On Fri, May 29, 2015 at 17:26:58 +0100, Ankur Sinha <sanjay.ankur@xxxxxxxxx> wrote:
Recently, since we moved on to Fedora.next, we've been working hard to make the OS as user friendly as we can - the OS must be easy to set up and use if we're to gain users, and gain market share in the process. But, what is the purpose of this drive to increase our market share? *Why* do we want more users? To beat other distributions in numbers? So that we can say we have more users than them?
I believe the reason is that contributors come from users and one way to get more contributors is to have more users.

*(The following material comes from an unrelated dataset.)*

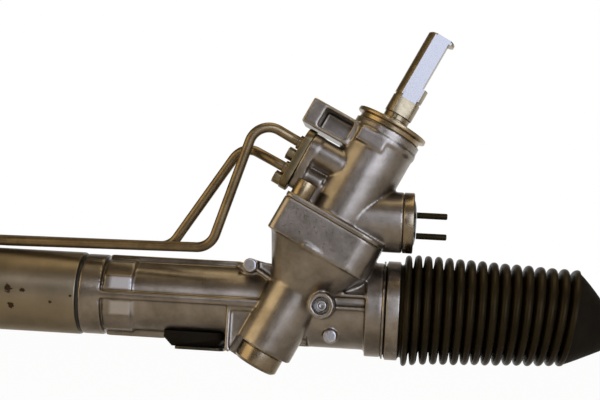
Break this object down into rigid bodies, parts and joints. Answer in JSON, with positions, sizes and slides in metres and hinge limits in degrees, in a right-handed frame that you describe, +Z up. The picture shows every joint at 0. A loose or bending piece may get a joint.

The reason why we do not include non FOSS software seems to have changed from "because we want to only use FOSS - that is our mission" to "because including non FOSS software may risk RH, the company that backs us", somewhere along the line. While the latter is true, it distresses me to think that for some, this has now become the primary reason. The primary reason used to be "because we want our users to use FOSS as much as practically possible", and it is fortunate that this fit in perfectly with protecting RH. Surely, RH Legal should not be the the set of people stopping us from including non FOSS software??
I think you are confusing non-FOSS software with software covered by patents or otherwise illegal (DMCA or export controlled) to distribute in the USA. Much of that software is free but Fedora can't distribute it.